Awalnya pesan itu sekadar ungkapan perasaan, tetapi kemudian berkembang menjadi komentar bernuansa seksual yang membuat korban merasa dilecehkan dan tertekan setiap kali membuka media sosial. Rasa cemas dan tidak aman terus menghantui meski pelecehan terjadi di ruang digital.
Untuk mencari dukungan, korban akhirnya membagikan tangkapan layar pesan tersebut ke publik. Kedua kasus ini sama-sama menimbulkan pertanyaan mendasar, apakah tindakan berupa pesan obsesif dan melecehkan di DM dapat dikategorikan sebagai tindak pidana pelecehan digital, dan apakah bukti tangkapan layar sah untuk dibawa ke ranah hukum?
Di atas kertas, perangkat hukum kita cukup jelas.
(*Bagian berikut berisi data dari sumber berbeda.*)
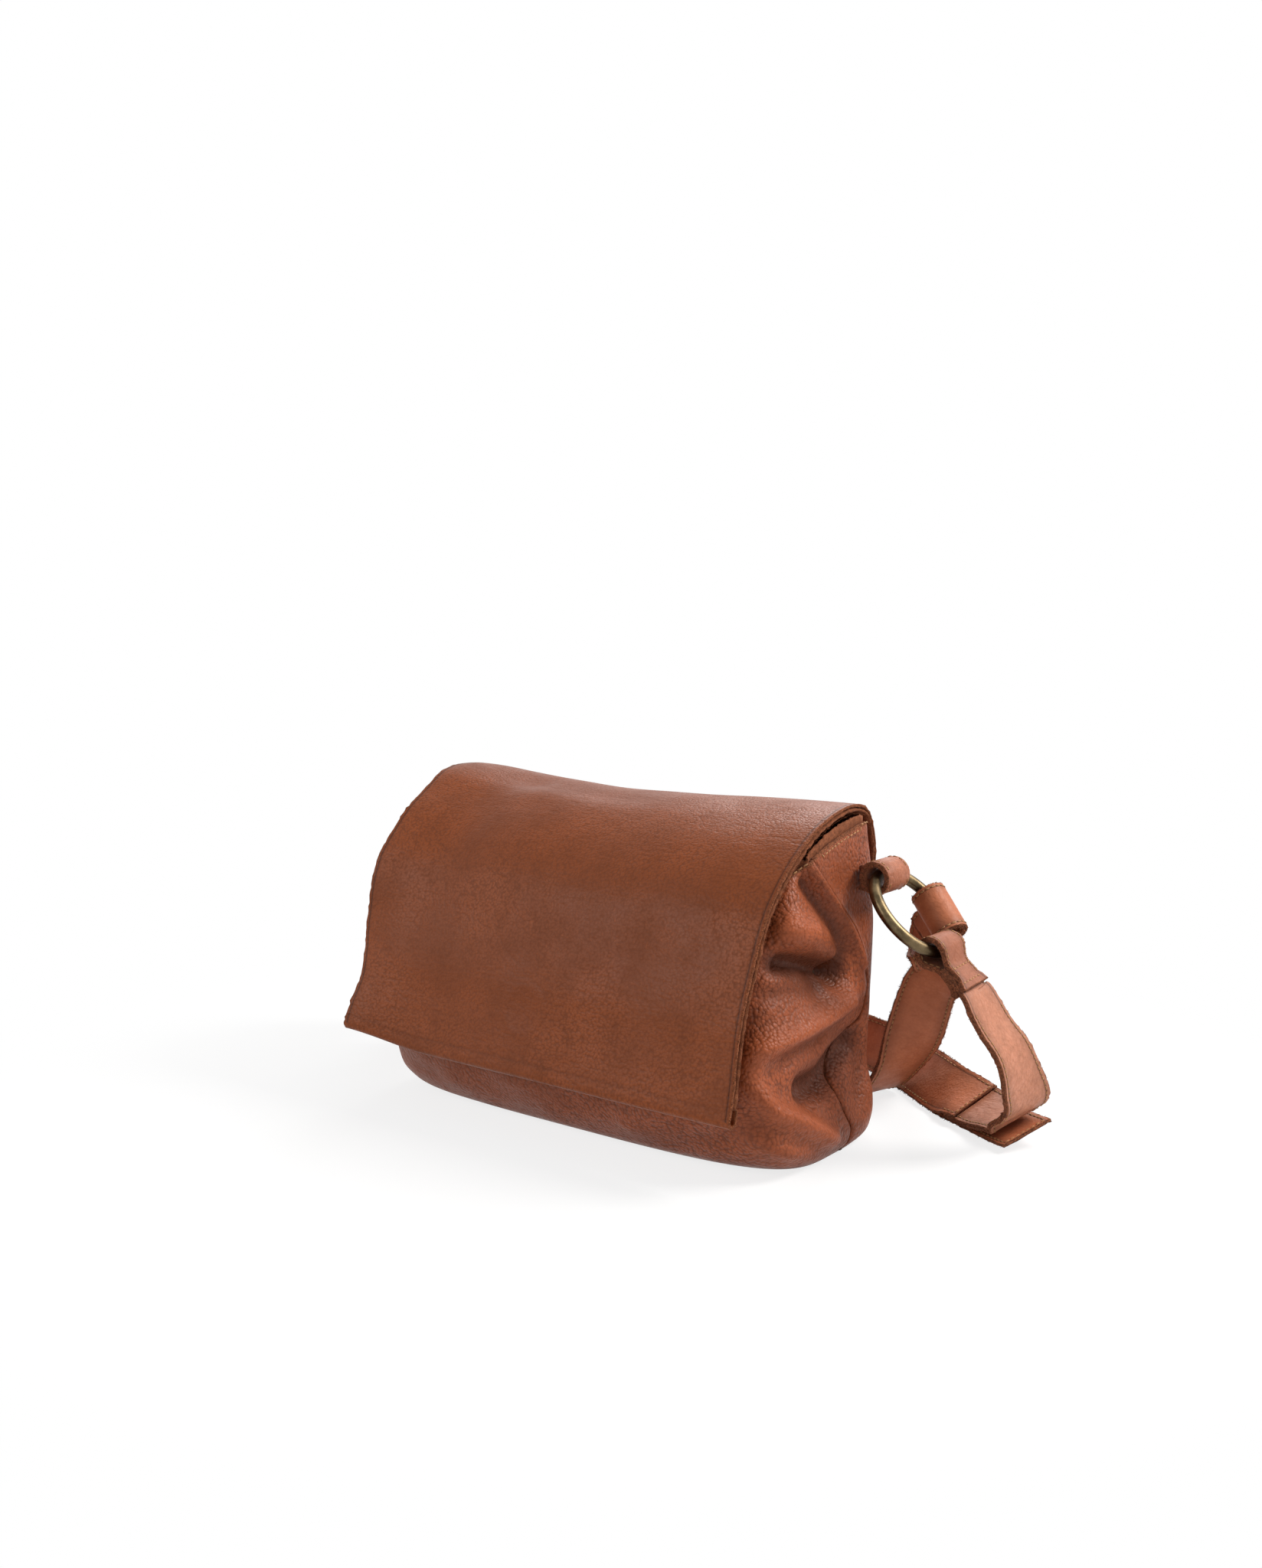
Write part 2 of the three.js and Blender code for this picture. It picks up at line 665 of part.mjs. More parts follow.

UU TPKS 12/2022 Pasal 5 huruf a dan b mengatur bahwa pelecehan seksual nonfisik, baik secara langsung maupun melalui teknologi informasi, merupakan tindak pidana. Ini menutup celah anggapan bahwa “hanya bercanda di internet” bukan pelanggaran.
Sementara UU Nomor 11 Tahun 2008 tentang Informasi dan Transaksi Elektronik (UU ITE) sebagaimana diubah dengan UU Nomor 19 Tahun 2016, Pasal 27 ayat (1) menyebutkan: “Setiap orang dengan sengaja dan tanpa hak mendistribusikan dan/atau mentransmisikan dan/atau membuat dapat diaksesnya informasi elektronik dan/atau dokumen elektronik yang memiliki muatan yang melanggar kesusilaan.” Jadi, DM atau konten berbau seksual yang dilecehkan pada korban juga bisa dijerat dengan pasal ini. Meskipun UU TPKS sudah jelas mengkategorikan pelecehan digital sebagai tindak pidana.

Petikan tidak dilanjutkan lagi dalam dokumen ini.